● WRITTEN PROBLEM
Repeat exactly each line of the data provided below.

· · · ·

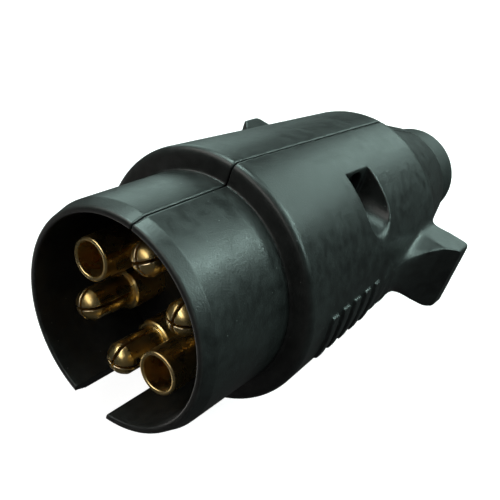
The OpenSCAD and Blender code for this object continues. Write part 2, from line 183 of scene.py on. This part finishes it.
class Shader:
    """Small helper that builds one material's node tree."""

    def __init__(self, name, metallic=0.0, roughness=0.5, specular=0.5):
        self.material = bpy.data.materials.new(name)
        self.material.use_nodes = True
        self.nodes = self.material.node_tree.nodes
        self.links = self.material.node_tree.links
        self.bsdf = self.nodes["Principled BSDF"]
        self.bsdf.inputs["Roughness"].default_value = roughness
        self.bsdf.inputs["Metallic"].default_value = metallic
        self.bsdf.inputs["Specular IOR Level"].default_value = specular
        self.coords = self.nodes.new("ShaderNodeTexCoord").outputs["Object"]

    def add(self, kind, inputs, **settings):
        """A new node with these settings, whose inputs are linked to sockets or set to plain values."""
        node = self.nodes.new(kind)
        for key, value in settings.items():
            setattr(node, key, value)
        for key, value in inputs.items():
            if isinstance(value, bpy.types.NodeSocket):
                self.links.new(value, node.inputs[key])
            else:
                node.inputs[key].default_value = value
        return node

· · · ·

● RESULT
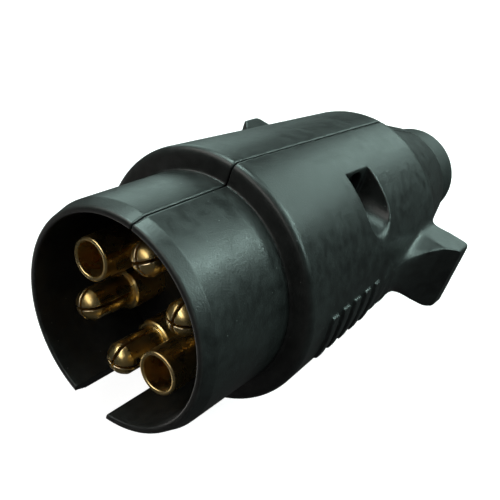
The OpenSCAD and Blender code for this object continues. Write part 2, from line 183 of scene.py on. This part finishes it.
class Shader:
    """Small helper that builds one material's node tree."""

    def __init__(self, name, metallic=0.0, roughness=0.5, specular=0.5):
        self.material = bpy.data.materials.new(name)
        self.material.use_nodes = True
        self.nodes = self.material.node_tree.nodes
        self.links = self.material.node_tree.links
        self.bsdf = self.nodes["Principled BSDF"]
        self.bsdf.inputs["Roughness"].default_value = roughness
        self.bsdf.inputs["Metallic"].default_value = metallic
        self.bsdf.inputs["Specular IOR Level"].default_value = specular
        self.coords = self.nodes.new("ShaderNodeTexCoord").outputs["Object"]

    def add(self, kind, inputs, **settings):
        """A new node with these settings, whose inputs are linked to sockets or set to plain values."""
        node = self.nodes.new(kind)
        for key, value in settings.items():
            setattr(node, key, value)
        for key, value in inputs.items():
            if isinstance(value, bpy.types.NodeSocket):
                self.links.new(value, node.inputs[key])
            else:
                node.inputs[key].default_value = value
        return node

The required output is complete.